Kiowa (kĪˈəwə) [key], Native North Americans whose language is thought to form a branch of the Aztec-Tanoan linguistic stock (see Native American languages). The Kiowa, a nomadic people of the Plains area, had several distinctive traits, including a pictographic calendar and the worship of a stone image, the taimay. In the 17th cent. they occupied W Montana, but by about 1700 they had moved to an area SE of the Yellowstone River. Here they came into contact with the Crow, who gave the Kiowa permission to settle in the Black Hills. While living there, they acquired (c.1710) the horse, probably from the Crow. Their trade was mainly with the Arikara, the Mandan, and the Hidatsa. After the invading Cheyenne and the Sioux drove the Kiowa from the Black Hills, they were forced to move south to Comanche territory; in 1790, after a bloody war, the Kiowa reached a permanent peace with the Comanche. According to Lewis and Clark, the Kiowa were on the North Platte River in 1805, but not much later they occupied the Arkansas River region. Later the Kiowa, who allied themselves with the Comanche, raided as far south as Durango, Mexico, attacking Mexicans, Texans, and Native Americans, principally the Navajo and the Osage.

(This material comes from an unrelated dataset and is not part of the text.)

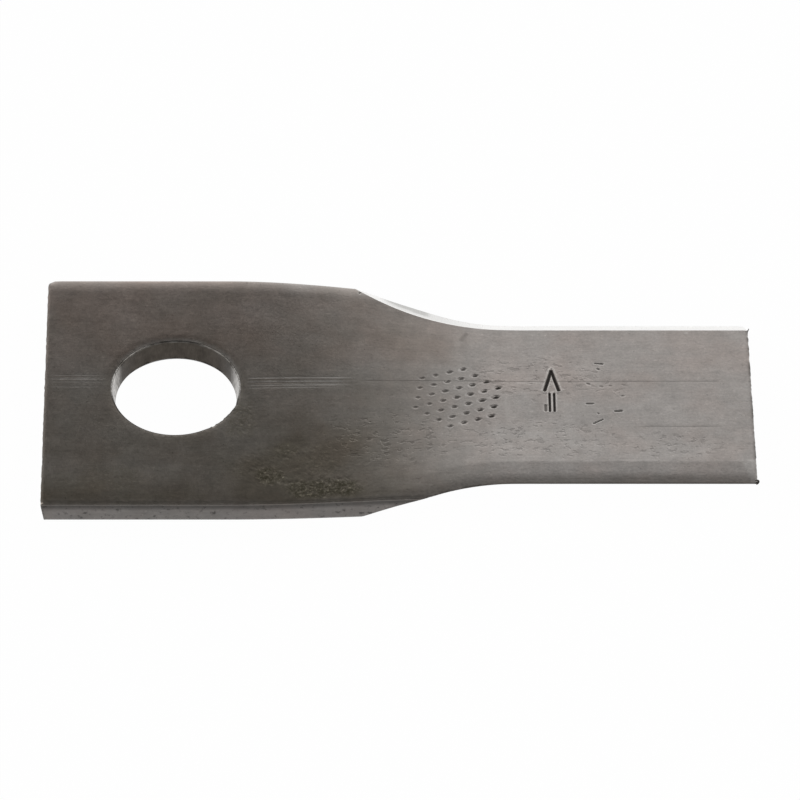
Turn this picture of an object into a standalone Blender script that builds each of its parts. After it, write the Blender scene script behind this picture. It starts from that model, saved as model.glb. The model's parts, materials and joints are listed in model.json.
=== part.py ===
"""Rotary mower blade: one piece of flat spring steel, sheared, punched, ground on both long edges and twisted.

Metres, +Z up. The blade is made flat and in the order of the real one: bar, hole, ground edges, twist.
While it is made, the bolt hole's axis is x = 0 and z = 0 is half way through the bar. The wing points
to +X and its leading cutting edge to +Y. At the end the blade moves so that the origin is at the
bottom centre of its box.
"""

import math

import bmesh
import bpy
from mathutils import Matrix, Vector

# Bar stock
BLADE_LENGTH = 0.1102
BAR_WIDTH = 0.048
BAR_THICKNESS = 0.004
TOP_CORNER_RADIUS = 0.0006
UNDER_CORNER_RADIUS = 0.0009
CORNER_SEGMENTS = 4
SHEAR_LEAN = 0.0005  # the sheared ends slope in by this much from the top face to the underside

# Bolt hole, punched from the top
HOLE_DIAMETER = 0.0197  # at the top
HOLE_TO_BUTT = 0.0204
HOLE_OFF_CENTRE = 0.0006  # towards the leading edge
HOLE_TAPER = 0.0004  # the wall closes in by this much on its way down
RIM_ROLL_RADIUS = 0.0003  # the punch draws the top rim in to a round
BREAKOUT_DEPTH = 0.0006  # the last part of the wall tears instead of cutting
BREAKOUT_FLARE = 0.0001
HOLE_STEPS = 72

# Ground edges: the leading one on the top face, the trailing one on the underside
GRIND_ANGLE = math.radians(33.7)
LEADING_GRIND = 0.0080  # from the bar's side to the bevel's inner line
TRAILING_GRIND = 0.0088
LEADING_RUN_OUT = 0.0508  # from the bolt hole to where the straight bevel ends
TRAILING_RUN_OUT = 0.0522
RUN_OUT_RADIUS = 0.0382
RUN_OUT_SWEEP = math.radians(52)
RUN_OUT_STEPS = 26

# Twist of the wing
TWIST_ANGLE = math.radians(7.7)
TWIST_START = 0.0081
TWIST_END = 0.0546
WING_DROP = 0.00137
TWIST_STEPS = 24
WIDTH_STEPS = 8

CUTTER_MARGIN = 0.0012
STEEL_COLOUR = (0.23, 0.215, 0.20, 1.0)
STEEL_ROUGHNESS = 0.42


def clear_scene():
    for obj in list(bpy.data.objects):
        bpy.data.objects.remove(obj, do_unlink=True)


def new_collection(name):
    collection = bpy.data.collections.new(name)
    bpy.context.scene.collection.children.link(collection)
    return collection


def rolled_steel():
    material = bpy.data.materials.new("rolled_steel")
    material.use_nodes = True
    shader = material.node_tree.nodes["Principled BSDF"]
    shader.inputs["Base Color"].default_value = STEEL_COLOUR
    shader.inputs["Metallic"].default_value = 1.0
    shader.inputs["Roughness"].default_value = STEEL_ROUGHNESS
    return material


def object_from(bm, name, collection):
    mesh = bpy.data.meshes.new(name)
    bm.to_mesh(mesh)
    bm.free()
    obj = bpy.data.objects.new(name, mesh)
    collection.objects.link(obj)
    return obj


def hide_as_cutter(obj):
    obj.hide_render = True
    obj.display_type = "WIRE"


def bar_stock():
    """The sheared length of flat bar, with its long corners rolled round."""
    bm = bmesh.new()
    bmesh.ops.create_cube(bm, size=1.0)
    bmesh.ops.scale(bm, vec=(BLADE_LENGTH, BAR_WIDTH, BAR_THICKNESS), verts=bm.verts)
    for vert in bm.verts:
        if vert.co.z < 0:
            vert.co.x -= math.copysign(SHEAR_LEAN, vert.co.x)
    to_hole = Vector((BLADE_LENGTH / 2 - HOLE_TO_BUTT, 0, 0))
    bmesh.ops.translate(bm, vec=to_hole, verts=bm.verts)
    long_edges = [edge for edge in bm.edges if abs(edge.verts[0].co.x - edge.verts[1].co.x) > BLADE_LENGTH / 2]
    above = [edge for edge in long_edges if edge.verts[0].co.z > 0]
    below = [edge for edge in long_edges if edge.verts[0].co.z < 0]
    round_edges(bm, above, TOP_CORNER_RADIUS)
    round_edges(bm, below, UNDER_CORNER_RADIUS)
    return bm


def round_edges(bm, edges, radius):
    bmesh.ops.bevel(
        bm,
        geom=edges,
        offset=radius,
        offset_type="OFFSET",
        segments=CORNER_SEGMENTS,
        profile=0.5,
        affect="EDGES",
        material=-1,
    )


def punch(collection):
    """The hole's outline as a turned body: rolled rim on top, tapered wall, torn flare below."""
    radius = HOLE_DIAMETER / 2
    narrow = radius - HOLE_TAPER
    top = BAR_THICKNESS / 2
    rim_steps = 5
    outline = [(0, top + CUTTER_MARGIN), (radius + RIM_ROLL_RADIUS, top + CUTTER_MARGIN)]
    for step in range(rim_steps + 1):
        turn = math.pi / 2 * step / rim_steps
        out = radius + RIM_ROLL_RADIUS * (1 - math.sin(turn))
        down = top - RIM_ROLL_RADIUS * (1 - math.cos(turn))
        outline.append((out, down))
    outline.append((narrow, -top + BREAKOUT_DEPTH))
    outline.append((narrow + BREAKOUT_FLARE, -top))
    outline.append((narrow + BREAKOUT_FLARE, -top - CUTTER_MARGIN))
    outline.append((0, -top - CUTTER_MARGIN))
    bm = bmesh.new()
    verts = [bm.verts.new((x, 0, z)) for x, z in outline]
    for first, second in zip(verts, verts[1:]):
        bm.edges.new((first, second))
    obj = object_from(bm, "punch", collection)
    obj.location = (0, HOLE_OFF_CENTRE, 0)
    turned = obj.modifiers.new("turned", "SCREW")
    turned.steps = HOLE_STEPS
    turned.render_steps = HOLE_STEPS
    turned.use_merge_vertices = True
    turned.merge_threshold = 0.000001
    hide_as_cutter(obj)
    return obj


def grinding_sweep(name, grind, run_out, collection):
    """What the wheel removes from the leading edge: one section swept straight, then out along an arc."""
    top = BAR_THICKNESS / 2 + CUTTER_MARGIN
    side = BAR_WIDTH / 2
    slope = math.tan(GRIND_ANGLE)
    line = side - grind
    arc_centre = Vector((run_out, line + RUN_OUT_RADIUS, 0))
    section = [
        (line - CUTTER_MARGIN / slope, top),
        (line + (BAR_THICKNESS + CUTTER_MARGIN) / slope, -top),
        (side + CUTTER_MARGIN, -top),
        (side + CUTTER_MARGIN, top),
    ]
    bm = bmesh.new()
    face = bm.faces.new([bm.verts.new((run_out, y, z)) for y, z in section])
    straight = bmesh.ops.extrude_face_region(bm, geom=[face], use_keep_orig=True)
    past_the_tip = BLADE_LENGTH - HOLE_TO_BUTT + CUTTER_MARGIN - run_out
    moved = [item for item in straight["geom"] if isinstance(item, bmesh.types.BMVert)]
    bmesh.ops.translate(bm, vec=(past_the_tip, 0, 0), verts=moved)
    start = [item for item in bm.faces if all(abs(v.co.x - run_out) < 1e-9 for v in item.verts)]
    bmesh.ops.spin(
        bm,
        geom=start,
        cent=arc_centre,
        axis=(0, 0, 1),
        angle=-RUN_OUT_SWEEP,
        steps=RUN_OUT_STEPS,
        use_merge=False,
    )
    inner = [item for item in bm.faces if all(abs(v.co.x - run_out) < 1e-9 for v in item.verts)]
    bmesh.ops.delete(bm, geom=inner, context="FACES_ONLY")
    bmesh.ops.remove_doubles(bm, verts=bm.verts, dist=1e-7)
    bmesh.ops.recalc_face_normals(bm, faces=bm.faces)
    obj = object_from(bm, name, collection)
    hide_as_cutter(obj)
    return obj


def cut(obj, cutter):
    modifier = obj.modifiers.new(cutter.name, "BOOLEAN")
    modifier.operation = "DIFFERENCE"
    modifier.solver = "EXACT"
    modifier.object = cutter


def evaluated_bmesh(obj):
    graph = bpy.context.evaluated_depsgraph_get()
    mesh = bpy.data.meshes.new_from_object(obj.evaluated_get(graph))
    bm = bmesh.new()
    bm.from_mesh(mesh)
    bpy.data.meshes.remove(mesh)
    return bm


def slice_across(bm, place, normal):
    bmesh.ops.bisect_plane(
        bm, geom=bm.verts[:] + bm.edges[:] + bm.faces[:], dist=1e-7, plane_co=place, plane_no=normal
    )


def slice_for_twist(bm):
    """Cross lines where the steel turns, and long lines that keep the turned faces true."""
    for step in range(TWIST_STEPS + 1):
        x = TWIST_START + (TWIST_END - TWIST_START) * step / TWIST_STEPS
        slice_across(bm, (x, 0, 0), (1, 0, 0))
    for step in range(1, WIDTH_STEPS):
        y = BAR_WIDTH * (step / WIDTH_STEPS - 0.5)
        slice_across(bm, (0, y, 0), (0, 1, 0))
    bmesh.ops.triangulate(bm, faces=bm.faces[:], quad_method="SHORT_EDGE", ngon_method="BEAUTY")


def eased(x):
    """0 at the hole end, 1 on the wing, with a smooth start and stop."""
    share = min(max((x - TWIST_START) / (TWIST_END - TWIST_START), 0.0), 1.0)
    return share * share * (3 - 2 * share)


def twist_wing(bm):
    """Each cross section turns about the bar's long axis, leading edge down, and sinks a little."""
    for vert in bm.verts:
        share = eased(vert.co.x)
        turn = Matrix.Rotation(-TWIST_ANGLE * share, 3, "X")
        vert.co = turn @ vert.co - Vector((0, 0, WING_DROP * share))


def stand_on_origin(bm):
    low = Vector(min(vert.co[axis] for vert in bm.verts) for axis in range(3))
    high = Vector(max(vert.co[axis] for vert in bm.verts) for axis in range(3))
    middle = (low + high) / 2
    bmesh.ops.translate(bm, vec=(-middle.x, -middle.y, -low.z), verts=bm.verts)


def shade(obj, material):
    obj.data.materials.append(material)
    obj.data.shade_smooth()
    obj.data.set_sharp_from_angle(angle=math.radians(20))


def main():
    clear_scene()
    blades = new_collection("rotary_mower_blade")
    cutters = new_collection("cutters")
    blade = object_from(bar_stock(), "blade", blades)
    leading = grinding_sweep("leading_grind", LEADING_GRIND, LEADING_RUN_OUT, cutters)
    trailing = grinding_sweep("trailing_grind", TRAILING_GRIND, TRAILING_RUN_OUT, cutters)
    trailing.rotation_euler = (math.pi, 0, 0)
    for cutter in (punch(cutters), leading, trailing):
        cut(blade, cutter)
    bpy.context.view_layer.update()
    bm = evaluated_bmesh(blade)
    blade.modifiers.clear()
    slice_for_twist(bm)
    twist_wing(bm)
    stand_on_origin(bm)
    bm.to_mesh(blade.data)
    bm.free()
    shade(blade, rolled_steel())


main()
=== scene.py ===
"""The looks of the rotary mower blade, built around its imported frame.

Metres, in the row frame: +X along the blade to the wing's tip, +Y to the leading cutting edge, +Z up.
The finished blade is made flat and in the order of the real one: bar, ground edges, hole, stamping and
wear, twist. While it is flat, x = 0 and z = 0 are the bolt hole's axis and the bar's middle, and every
size below that is called flat is measured there.
"""

import json
import math

import bmesh
import bpy
from bpy.props import FloatProperty, FloatVectorProperty, PointerProperty
from mathutils import Matrix, Vector, noise


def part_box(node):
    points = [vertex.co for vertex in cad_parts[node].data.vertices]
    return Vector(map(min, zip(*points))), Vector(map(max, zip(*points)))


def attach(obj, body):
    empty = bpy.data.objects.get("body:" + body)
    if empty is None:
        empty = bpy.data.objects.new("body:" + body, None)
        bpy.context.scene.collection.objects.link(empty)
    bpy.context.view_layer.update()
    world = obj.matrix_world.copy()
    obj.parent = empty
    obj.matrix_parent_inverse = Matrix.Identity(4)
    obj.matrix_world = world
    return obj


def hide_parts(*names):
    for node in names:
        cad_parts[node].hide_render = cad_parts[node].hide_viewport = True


bl_info = {
    "name": "Rotary mower blade",
    "version": (1, 0, 0),
    "blender": (4, 5, 0),
    "location": "3D Viewport > Sidebar > Mower Blade",
    "description": "Makes a finished rotary mower blade and the studio that it lies in",
    "category": "Object",
}

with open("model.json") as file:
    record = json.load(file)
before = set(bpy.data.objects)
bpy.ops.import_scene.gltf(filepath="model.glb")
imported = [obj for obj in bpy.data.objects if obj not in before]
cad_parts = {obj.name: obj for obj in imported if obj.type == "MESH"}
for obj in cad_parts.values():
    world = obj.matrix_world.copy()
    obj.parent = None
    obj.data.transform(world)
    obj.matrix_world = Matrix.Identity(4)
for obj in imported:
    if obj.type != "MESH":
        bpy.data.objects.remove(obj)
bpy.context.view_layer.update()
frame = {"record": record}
NODE = "blade"
NODE_LOW, NODE_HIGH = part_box(NODE)
FLAT_TOP = next(mount for mount in frame["record"]["mounts"] if mount["name"] == "clamp_face_top")["pos_m"][2]

# Material slots of the blade's mesh
ROLLED, GROUND, PUNCHED, SHEARED = range(4)


class BladeSizes(bpy.types.PropertyGroup):
    """The blade's real sizes, the same as those of its solid."""

    length: FloatProperty(
        name="Length", description="Overall length", default=NODE_HIGH.x - NODE_LOW.x, unit="LENGTH"
    )
    width: FloatProperty(name="Bar width", description="Width of the flat bar", default=0.048, unit="LENGTH")
    thickness: FloatProperty(
        name="Thickness", description="Thickness of the flat bar", default=0.004, unit="LENGTH"
    )
    top_corner: FloatProperty(
        name="Top corner radius", description="Radius of the long edges above",
        default=0.0006, unit="LENGTH",
    )
    under_corner: FloatProperty(
        name="Under corner radius", description="Radius of the long edges below",
        default=0.0009, unit="LENGTH",
    )
    shear_lean: FloatProperty(
        name="Shear lean", description="How far the sheared ends slope in", default=0.0005, unit="LENGTH"
    )
    hole_diameter: FloatProperty(
        name="Hole diameter", description="Diameter of the bolt hole at the top",
        default=0.0197, unit="LENGTH",
    )
    hole_to_butt: FloatProperty(
        name="Hole to butt end", description="From the hole's centre to the butt end",
        default=0.0204, unit="LENGTH",
    )
    hole_off_centre: FloatProperty(
        name="Hole off centre", description="Towards the leading edge", default=0.0006, unit="LENGTH"
    )
    hole_taper: FloatProperty(
        name="Hole taper", description="How much its wall closes in on its way down",
        default=0.0004, unit="LENGTH",
    )
    grind_angle: FloatProperty(
        name="Grind angle", description="Angle of the ground edges",
        default=math.radians(33.7), unit="ROTATION",
    )
    leading_grind: FloatProperty(
        name="Leading grind", description="From the bar's side to the bevel's line",
        default=0.008, unit="LENGTH",
    )
    trailing_grind: FloatProperty(
        name="Trailing grind", description="From the bar's side to the bevel's line",
        default=0.0088, unit="LENGTH",
    )
    leading_run_out: FloatProperty(
        name="Leading run-out", description="From the hole to the straight bevel",
        default=0.0508, unit="LENGTH",
    )
    trailing_run_out: FloatProperty(
        name="Trailing run-out", description="From the hole to the straight bevel",
        default=0.0522, unit="LENGTH",
    )
    run_out_radius: FloatProperty(
        name="Run-out radius", description="Radius of the ground run-outs", default=0.0382, unit="LENGTH"
    )
    twist: FloatProperty(
        name="Twist", description="Turn of the wing, leading edge down",
        default=math.radians(7.7), unit="ROTATION",
    )
    twist_start: FloatProperty(
        name="Twist start", description="From the hole to the twist's start", default=0.0081, unit="LENGTH"
    )
    twist_end: FloatProperty(
        name="Twist end", description="From the hole to the twist's end", default=0.0546, unit="LENGTH"
    )
    wing_drop: FloatProperty(
        name="Wing drop", description="How far the wing sinks", default=0.00137, unit="LENGTH"
    )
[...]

In 1837 the Kiowa were forced to sign their first treaty, providing for the passage of Americans through Kiowa-Comanche land; the presence of settlers in increased numbers accelerated hostilities. After 1840, when the Kiowa made peace with the Cheyenne, four groups—the Kiowa, the Cheyenne, the Comanche, and the Apache—combined to fight the eastern tribes, who had migrated to Indian Territory. This caused more hostility between Native Americans and the U.S. government, and U.S. forces finally defeated the confederacy and imposed the Treaty of Medicine Lodge (1867). This confederated the Kiowa, the Comanche, and the Apache and provided that they should settle in Oklahoma. However, parts of the Kiowa remained hostile until the mid-1870s. Oncoming American settlers, unaware of treaty rights, caused friction with the Kiowa, resulting in a series of minor outbreaks. In 1874 the Kiowa were involved in a serious conflict, which was suppressed by the U.S. army. American soldiers killed the horses of the Kiowa, and the government deported the Kiowa leaders to Florida. By 1879 most of them were settled on their present lands in Oklahoma. The Kiowa Apache, a small group of North American Native Americans traditionally associated with the Kiowa from the earliest times, now live with them. The Kiowa Apache retain their own language. There were close to 9,500 Kiowa in the United States in 1990.
See R. H. Lowie, Societies of the Kiowa (1916); A. L. Marriott, Kiowa Years (1968); M. P. Mayhall, The Kiowas (rev. ed. 1972).